Investors ‘Fearful’ From A 1.15% Pullback


Actually Returns Are Good When Fund Managers Are Taking Risk

In a previous article, I showed the chart below without the 3 year forward S&P 500 returns. Some bears were claiming the fact that fund managers are taking more risk than ever meant impending doom. As I mentioned, there have been times when the fund managers were very bullish and stocks did well afterwards. The red line supports this point. As you can see, the returns were high 3 years after fund managers were very bullish in 2003, 2009, 2010, and 2013. The takeaway is that this optimism from fund managers doesn’t necessarily mean stocks will crash soon.

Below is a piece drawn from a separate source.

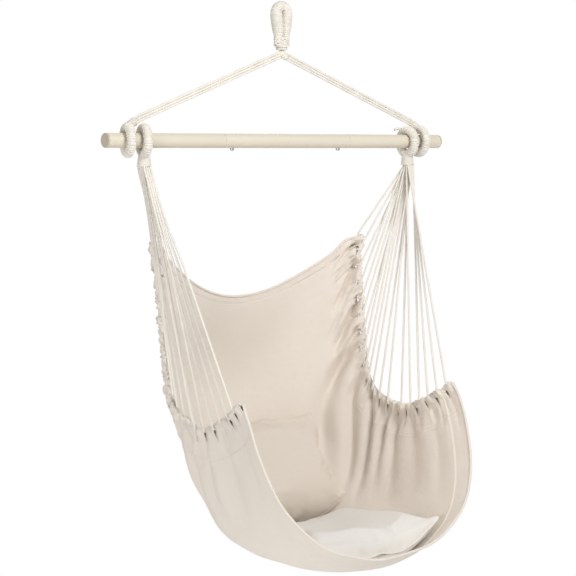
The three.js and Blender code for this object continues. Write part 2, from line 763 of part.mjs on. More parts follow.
// The place on the cloth's middle surface, flat between the lines of its grid, and its direction
function clothAt(grid, u, s) {
  let i = 0;
  while (i < uLines.length - 2 && uLines[i + 1] < u) i += 1;
  const onLine = (line, lineShare) => {
    const band = hemInset(lineShare, SLIT_DEPTH);
    const reach = ((s - (band - 1)) / (2 - 2 * band)) * SLING_STEPS_ACROSS;
    const j = Math.floor(reach);
    const near = line[j + 1];
    const far = line[j + 2];
    return {
      at: near.at.clone().lerp(far.at, reach - j),
      outward: near.outward.clone().lerp(far.outward, reach - j),
    };
  };
  const part = (u - uLines[i]) / (uLines[i + 1] - uLines[i]);
  const near = onLine(grid[i], uLines[i]);
  const far = onLine(grid[i + 1], uLines[i + 1]);
  return {
    at: near.at.lerp(far.at, part),
    outward: near.outward.lerp(far.outward, part).normalize(),
  };
}

// A stuffed cushion laid on the cloth: its lower face follows the cloth and rises to the seam,
// and its upper face is crowned, with the edges drawn in between full corners
function cushion(name, grid, shares, faceAngle, thickness, seam) {
  const turn = THREE.MathUtils.degToRad(faceAngle);
  const face = vec(0, -Math.cos(turn), Math.sin(turn));
  const steps = CUSHION_STEPS;
  const position = [];
  const index = [];
  const top = [];
  const low = [];
  const put = (p) => {
    position.push(p.x, p.y, p.z);
    return position.length / 3 - 1;
  };
  const places = Array.from({ length: steps + 1 }, (_, i) => Math.sin((i / steps - 0.5) * Math.PI));
  places.forEach((a) => {
    const topLine = [];
    const lowLine = [];
    places.forEach((b) => {
      const drawnAcross = a * (1 - CUSHION_DRAW_SHARE * (1 - b * b));
      const drawnAlong = b * (1 - CUSHION_DRAW_SHARE * (1 - a * a));
      const u = lerp(shares.frontShare, shares.backShare, (drawnAlong + 1) / 2);
      const s = shares.middleShare + shares.halfShare * drawnAcross;
      const { at, outward } = clothAt(grid, u, s);
      const rest = at.addScaledVector(outward, -(FABRIC_THICKNESS / 2 + CUSHION_GAP));
      const fill = Math.sqrt((1 - a ** 4) * (1 - b ** 4));
      const lower = rest.clone().addScaledVector(face, seam * (1 - fill));
      const upper = rest.clone()
        .addScaledVector(face, lerp(seam + CUSHION_EDGE, thickness, fill));
      topLine.push(put(upper));
      lowLine.push(put(lower));
    });
    top.push(topLine);
    low.push(lowLine);
  });
  const quad = (a, b, c, d) => index.push(a, b, c, a, c, d);
  for (let i = 0; i < steps; i += 1) {
    for (let j = 0; j < steps; j += 1) {
      quad(top[i][j], top[i + 1][j], top[i + 1][j + 1], top[i][j + 1]);
      quad(low[i][j], low[i][j + 1], low[i + 1][j + 1], low[i + 1][j]);
    }
    quad(low[i][0], low[i + 1][0], top[i + 1][0], top[i][0]);
    quad(low[i + 1][steps], low[i][steps], top[i][steps], top[i + 1][steps]);
    quad(low[0][i + 1], low[0][i], top[0][i], top[0][i + 1]);
    quad(low[steps][i], low[steps][i + 1], top[steps][i + 1], top[steps][i]);
  }
  add(name, indexed(position, index), canvas);
}

// Hanging eye, neck and knot
const loopCentreTop = BAR_DROP + loopBundle;
const loopLine = beltLine(loopCentreTop, LOOP_TOP_RADIUS, LOOP_END_RADIUS, LOOP_HEIGHT);
core('hanging_eye_core', loopLine, LOOP_CORE_RADIUS, LOOP_CORE_STEPS);
winding('hanging_eye_wrap', loopLine, LOOP_CORE_RADIUS, LOOP_WRAP_RADIUS, LOOP_TURNS,
  LOOP_WRAP_START_SHARE);
const neckEnd = collar('neck_whipping', loopLine, LOOP_CORE_RADIUS, vec(0, 0, -1), NECK_RADIUS,
  NECK_END_RADIUS, NECK_LENGTH);
const bandShape = turned([
  [-BAND_HEIGHT, 0],
  [-BAND_HEIGHT, BAND_RADIUS],
  [0, BAND_RADIUS],
  [0, 0],
], COLLAR_SIDES, UP);
bandShape.translate(neckEnd.x, neckEnd.y, neckEnd.z);
add('neck_swivel_band', bandShape, cotton);
const knotCentre = vec(0, 0, neckEnd.z - BAND_HEIGHT - FIT_GAP - KNOT_RADIUS);
const knotShape = new THREE.SphereGeometry(KNOT_RADIUS, KNOT_SIDES, KNOT_RINGS);
knotShape.rotateX(Math.PI / 2);
knotShape.translate(knotCentre.x, knotCentre.y, knotCentre.z);
add('neck_knot', knotShape, cotton);

// Bar
sideTube('bar_left_tube', -1, SEAM_LEFT);
middleTube();
sideTube('bar_right_tube', 1, SEAM_RIGHT);
endCap('bar_left_cap', -1);
endCap('bar_right_cap', 1);
snapButton('snap_button_left', BUTTON_INSET - SEAM_LEFT);
snapButton('snap_button_right', SEAM_RIGHT - BUTTON_INSET);
leafSpring('button_spring_left', BUTTON_INSET - SEAM_LEFT, -1);
leafSpring('button_spring_right', SEAM_RIGHT - BUTTON_INSET, 1);

// Eyes, collars, ropes and cords, one side after the other
const grid = slingGrid();
[
  {
    word: 'left',
    side: -1,
    outer: { inset: OUTER_EYE_LEFT_INSET, yaw: OUTER_EYE_LEFT_YAW },
    inner: { inset: INNER_EYE_LEFT_INSET, yaw: INNER_EYE_LEFT_YAW },
  },
  {
    word: 'right',
    side: 1,
    outer: { inset: OUTER_EYE_RIGHT_INSET, yaw: OUTER_EYE_RIGHT_YAW },
    inner: { inset: INNER_EYE_RIGHT_INSET, yaw: INNER_EYE_RIGHT_YAW },
  },
].forEach(({ word, side, outer, inner }) => {
  const end = side * (BAR_LENGTH / 2);
  const outerX = end - side * outer.inset;
  const outerLine = wrappedEye(`${word}_rope_eye`, outerX, outer.yaw, 1);
  const lean = THREE.MathUtils.degToRad(ROPE_COLLAR_LEAN);
  const direction = vec(-side * Math.sin(lean), 0, Math.cos(lean));
  const ropeFace = collar(`${word}_rope_collar`, outerLine, EYE_CORE_RADIUS, direction,
    ROPE_COLLAR_RADIUS, ROPE_COLLAR_RADIUS, ROPE_COLLAR_LENGTH);
  suspensionRopes(`${word}_suspension_rope`, side, knotCentre, ropeFace, direction);

  const innerX = end - side * inner.inset;
  const innerLine = wrappedEye(`${word}_seat_eye`, innerX, inner.yaw, -1);
  const seatFace = collar(`${word}_seat_collar`, innerLine, EYE_CORE_RADIUS, vec(0, 0, -1),
    SEAT_COLLAR_TOP_RADIUS, SEAT_COLLAR_END_RADIUS, SEAT_COLLAR_LENGTH);
  for (let loop = 0; loop < CORD_LOOPS; loop += 1) {
    seatCordLoop(`${word}_seat_cord_${loop + 1}`, side, seatFace, loop);
  }
  earCord(`${word}_ear_cord`, side, seatFace);
  hemRope(`${word}_hem_rope`, side);
});

// Sling and cushions
sling(grid);
piping('front_edge_piping', grid[0], -1);
piping('top_edge_piping', grid[grid.length - 1], 1);
cushion('seat_cushion', grid, SEAT_CUSHION_SHARES, SEAT_CUSHION_ANGLE, SEAT_CUSHION_THICKNESS,
  SEAT_CUSHION_SEAM);
cushion('back_cushion', grid, BACK_CUSHION_SHARES, BACK_CUSHION_ANGLE, BACK_CUSHION_THICKNESS,
  BACK_CUSHION_SEAM);

export default chair;
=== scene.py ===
"""Looks of the hammock chair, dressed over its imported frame.

A cotton sling with two loose cushions hangs by cords from a three-piece metal bar, which hangs by
ropes from one wound eye. Metres, +Z up, the chair faces -Y, and the origin is the inside of the top
of the hanging eye. Each sub-assembly is a class: its fields are its sizes, and its methods build
its meshes and dress them. A shape is a function of two parameters on a grid, or a profile carried
along a path, worked out as whole numpy arrays.
"""

import functools
import json
import logging
import math
from dataclasses import dataclass, replace
from enum import Enum
from typing import Callable

import bmesh
import bpy
import numpy as np
from mathutils import Matrix, Vector
from mathutils.bvhtree import BVHTree

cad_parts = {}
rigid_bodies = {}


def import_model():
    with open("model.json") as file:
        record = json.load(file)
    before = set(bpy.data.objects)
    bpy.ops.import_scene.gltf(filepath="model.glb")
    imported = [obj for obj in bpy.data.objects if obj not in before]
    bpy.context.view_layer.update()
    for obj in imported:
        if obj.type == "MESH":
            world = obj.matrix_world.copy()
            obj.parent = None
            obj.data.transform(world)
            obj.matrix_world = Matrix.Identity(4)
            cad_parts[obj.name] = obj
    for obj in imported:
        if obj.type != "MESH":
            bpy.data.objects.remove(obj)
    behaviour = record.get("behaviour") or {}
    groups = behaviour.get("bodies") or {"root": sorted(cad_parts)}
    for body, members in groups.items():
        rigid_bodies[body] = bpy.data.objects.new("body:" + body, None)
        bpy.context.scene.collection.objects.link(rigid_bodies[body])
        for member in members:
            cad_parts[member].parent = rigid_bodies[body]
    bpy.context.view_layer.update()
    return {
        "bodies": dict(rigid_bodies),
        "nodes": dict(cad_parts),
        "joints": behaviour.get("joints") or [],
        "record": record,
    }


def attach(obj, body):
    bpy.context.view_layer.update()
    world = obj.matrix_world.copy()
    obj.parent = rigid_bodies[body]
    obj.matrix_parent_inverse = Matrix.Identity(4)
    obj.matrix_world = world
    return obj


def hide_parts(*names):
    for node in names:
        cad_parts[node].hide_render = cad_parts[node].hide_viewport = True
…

It’s important to avoid being persuaded by the title of a chart. Instead analyze it in a non-biased fashion to get a better idea of what it says.

Despair From A 1% Fall

The S&P 500 is down 1.15% from its all-time high on November 8th; the bears are celebrating. This would be a normal few days if we weren’t in 2016 or 2017. Shockingly, this is the biggest selloff in about 3 months. It’s tough to draw any conclusions from such a small move. The chart below shows the Bloomberg Fear/Greed index. It must be very sensitive to movement because it has already switched to showing fear as it tests its 50 day moving average. The other popular Fear & Greed Index is put out by CNN. I’ve followed that one for a few years. It shows a 49 reading on a scale of 1 to 100, meaning the market is neutral. This is the lowest reading in a few months. As I mentioned a few times in previous articles, these sentiment readings can crater after small moves. If you are a short term trader, capturing this decline is profitable meaning you should follow these indexes. If you’re a long term investor, these signs of modest fear are great. It means the market doesn’t have much euphoria. I have been talking about how the biggest concern this year is the lack of any pullbacks. If this selloff turns into a 5% correction, that would be a great buying opportunity.